In most of Ireland, hostilities were ended with a truce declared on 11 July 1921. However, in the north and particularly in Belfast, violence intensified over the following year. McKelvey wrote to GHQ at this time that his command was very short of both arms and money. In March 1922, many of his papers, detailing the names and units of the roughly 1,000 IRA members in Belfast, were captured by the B-Specials in a raid on St Mary's Hall in Belfast.

==Civil War==
McKelvey was alone among the leadership of the Belfast IRA in going against the acceptance of the Anglo-Irish Treaty. Most of his comrades supported Michael Collins' assurances that, although the Treaty accepted the partition of Northern Ireland from the rest of the country, this was only a temporary concession which would be dealt with later. McKelvey did not accept this. As a result, he left his command as head of the IRA Third Northern Division and joined the republican side in Dublin. McKelvey was replaced by Seamus Woods as O/C of the Third Northern Division. Seamus Woods would go on to senior positions within the Free State Army.

McKelvey participated in the Anti-Treaty IRA's repudiation of the authority of the Dáil (civil government of the Irish Republic declared in 1919) in March 1922 and was elected to the IRA Executive. In April 1922, he helped command the occupation of the Four Courts in defiance of the new Irish Free State during the Irish Civil War, between pro- and anti-Treaty factions. For a period, McKelvey was IRA Chief of Staff (Four Courts).

On 28 June 1922, the new Irish Free State government shelled the Four Courts. The Republicans in the Four Courts surrendered after two days of fighting and McKelvey was captured. He was held for the following five months in Mountjoy Prison in Dublin, McKelvey was never tried or convicted of any offence.

==Execution==
On 8 December 1922, Joe McKelvey was executed by firing squad along with three other imprisoned Anti-Treaty leaders, Rory O'Connor, Liam Mellows and Richard Barrett. The executions had been explicitly ordered at a government cabinet meeting in reprisal for the Anti-Treaty IRA's murder of Seán Hales, a Pro-Treaty member of the 3rd Dáil. In 2011, the Irish government acknowledged that the executions that took place without trial were murder: "People who were murdered or executed without trial by the Cumann na nGaedheal Government were murdered. It was an atrocity and those people killed without a trial by the first government were murdered."

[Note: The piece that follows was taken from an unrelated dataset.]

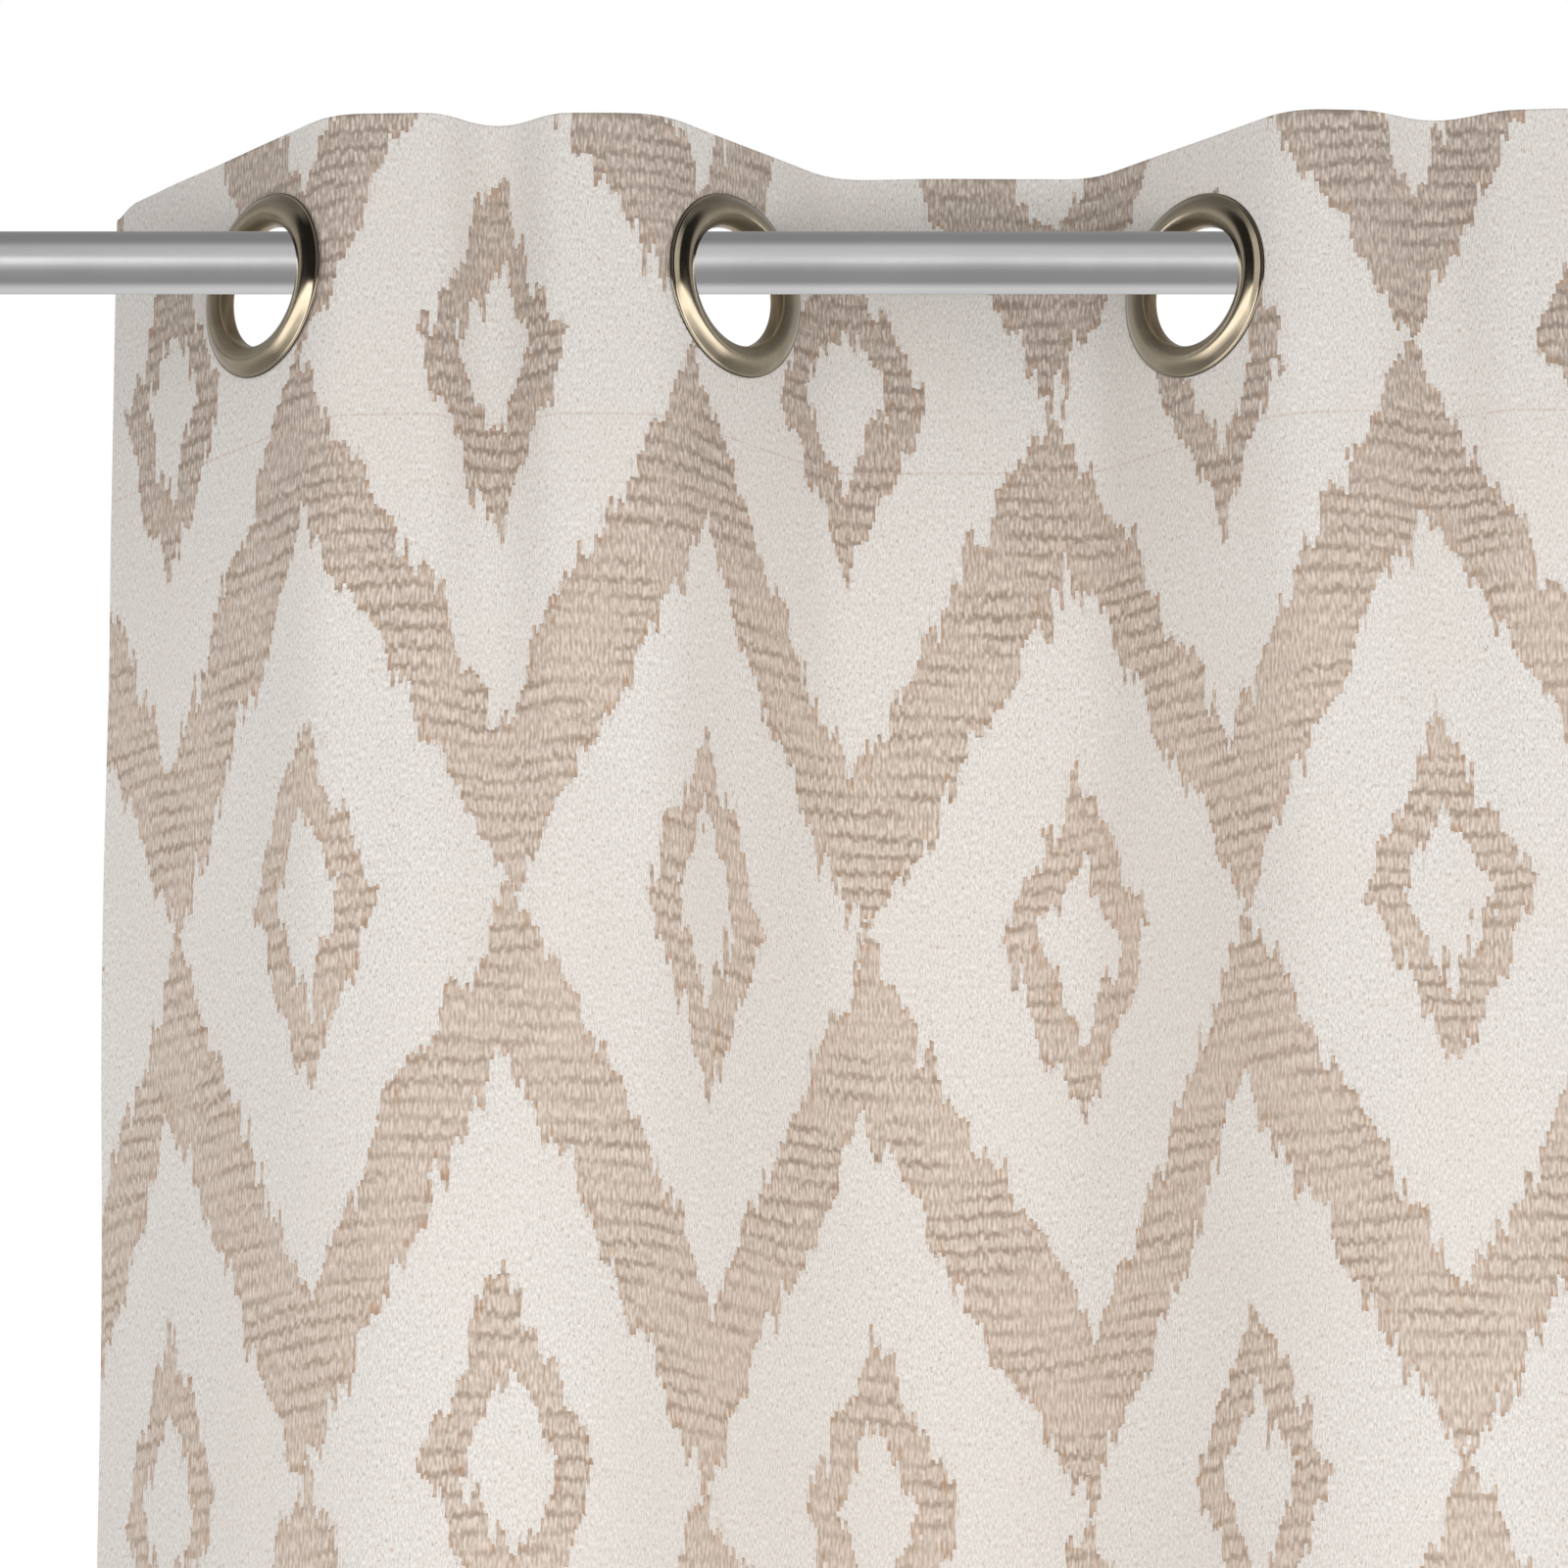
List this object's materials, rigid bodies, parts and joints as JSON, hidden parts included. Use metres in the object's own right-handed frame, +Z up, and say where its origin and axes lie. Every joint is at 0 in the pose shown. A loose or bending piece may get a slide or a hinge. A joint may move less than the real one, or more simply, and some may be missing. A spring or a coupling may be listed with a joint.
{
  "type": "eyelet curtain on a rod",
  "caption": "Eyelet curtain hanging in wave folds on a wall-mounted rod; it draws along the rod, folding at each fold line, and the finials pull off.",
  "frame": {"origin": "centre of the four wall-screw holes of the two brackets, on the face of the wall", "axes": "+X along the rod to the right, +Y into the wall, +Z up; the room is on the -Y side"},
  "size_m": [1.476, 0.145, 2.6005],
  "materials": {
    "curtain_cloth": "woven jacquard, off-white boucle figure on a ribbed pinkish-beige ground",
    "heading_tape": "stiff woven tape, sewn inside the hem",
    "eyelet_nickel": "dark satin nickel with a bright rolled lip",
    "rod_steel": "satin",
    "finial_steel": "satin",
    "bracket_steel": "satin",
    "screw_steel": "knurled"
  },
  "bodies": {
    "root": {"rod": "rod_steel", "bracket_plate_left": "bracket_steel", "bracket_plate_right": "bracket_steel", "bracket_arm_left": "bracket_steel", "bracket_arm_right": "bracket_steel", "bracket_cradle_left": "bracket_steel", "bracket_cradle_right": "bracket_steel", "thumb_screw_left": "screw_steel", "thumb_screw_right": "screw_steel"},
    "finial_left": {"finial_left": "finial_steel"},
    "finial_right": {"finial_right": "finial_steel"},
    "panel_1": {"cloth_panel_1": "curtain_cloth", "heading_tape_1": "heading_tape", "eyelet_front_1": "eyelet_nickel", "eyelet_back_1": "eyelet_nickel"},
    "panel_2": {"cloth_panel_2": "curtain_cloth", "heading_tape_2": "heading_tape", "eyelet_front_2": "eyelet_nickel", "eyelet_back_2": "eyelet_nickel"},
    "panel_3": {"cloth_panel_3": "curtain_cloth", "heading_tape_3": "heading_tape", "eyelet_front_3": "eyelet_nickel", "eyelet_back_3": "eyelet_nickel"},
    "panel_4": {"cloth_panel_4": "curtain_cloth", "heading_tape_4": "heading_tape", "eyelet_front_4": "eyelet_nickel", "eyelet_back_4": "eyelet_nickel"},
    "panel_5": {"cloth_panel_5": "curtain_cloth", "heading_tape_5": "heading_tape", "eyelet_front_5": "eyelet_nickel", "eyelet_back_5": "eyelet_nickel"},
    "panel_6": {"cloth_panel_6": "curtain_cloth", "heading_tape_6": "heading_tape", "eyelet_front_6": "eyelet_nickel", "eyelet_back_6": "eyelet_nickel"},
    "panel_7": {"cloth_panel_7": "curtain_cloth", "heading_tape_7": "heading_tape", "eyelet_front_7": "eyelet_nickel", "eyelet_back_7": "eyelet_nickel"},
    "panel_8": {"cloth_panel_8": "curtain_cloth", "heading_tape_8": "heading_tape", "eyelet_front_8": "eyelet_nickel", "eyelet_back_8": "eyelet_nickel"}
  },
  "joints": [
    {"name": "curtain_draw", "type": "hinge", "parent": "root", "child": "panel_8", "pos_m": [0.62, -0.11, 0], "axis": [0, 0, 1], "range_deg": [0, 47]},
    {"name": "fold_7_8", "type": "hinge", "parent": "panel_8", "child": "panel_7", "pos_m": [0.546, -0.143, 0], "axis": [0, 0, 1], "range_deg": [-94, 0]},
    {"name": "fold_6_7", "type": "hinge", "parent": "panel_7", "child": "panel_6", "pos_m": [0.398, -0.077, 0], "axis": [0, 0, 1], "range_deg": [0, 94]},
    {"name": "fold_5_6", "type": "hinge", "parent": "panel_6", "child": "panel_5", "pos_m": [0.25, -0.143, 0], "axis": [0, 0, 1], "range_deg": [-94, 0]},
    {"name": "fold_4_5", "type": "hinge", "parent": "panel_5", "child": "panel_4", "pos_m": [0.102, -0.077, 0], "axis": [0, 0, 1], "range_deg": [0, 94]},
    {"name": "fold_3_4", "type": "hinge", "parent": "panel_4", "child": "panel_3", "pos_m": [-0.046, -0.143, 0], "axis": [0, 0, 1], "range_deg": [-94, 0]},
    {"name": "fold_2_3", "type": "hinge", "parent": "panel_3", "child": "panel_2", "pos_m": [-0.194, -0.077, 0], "axis": [0, 0, 1], "range_deg": [0, 94]},
    {"name": "fold_1_2", "type": "hinge", "parent": "panel_2", "child": "panel_1", "pos_m": [-0.342, -0.143, 0], "axis": [0, 0, 1], "range_deg": [-94, 0]},
    {"name": "finial_left_pull", "type": "slide", "parent": "root", "child": "finial_left", "axis": [-1, 0, 0], "range_m": [0, 0.05]},
    {"name": "finial_right_pull", "type": "slide", "parent": "root", "child": "finial_right", "axis": [1, 0, 0], "range_m": [0, 0.05]}
  ],
  "couplings": [
    {"joint": "fold_7_8", "follows": "curtain_draw", "ratio": -2},
    {"joint": "fold_6_7", "follows": "curtain_draw", "ratio": 2},
    {"joint": "fold_5_6", "follows": "curtain_draw", "ratio": -2},
    {"joint": "fold_4_5", "follows": "curtain_draw", "ratio": 2},
    {"joint": "fold_3_4", "follows": "curtain_draw", "ratio": -2},
    {"joint": "fold_2_3", "follows": "curtain_draw", "ratio": 2},
    {"joint": "fold_1_2", "follows": "curtain_draw", "ratio": -2}
  ]
}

On the morning of his execution, he wrote this letter to Mrs Isabella Sullivan (née Letson) of Walmer, Andersonstown, Belfast: Letter written by McKelvey to Mrs Sullivan, 8 December 1922. To his mother, he wrote, "My dearest, dearest mother, How can I tell you the news I have to let you know…" The four were killed at 9am in a badly botched execution commanded by Hugo MacNeill, nephew of Eoin MacNeill. The women prisoners in the wing overlooking the yard counted a volley followed by nine revolver shots. McKelvey was a well respected Irish Republican leader and many Pro-Treaty Officers and men took his execution very badly.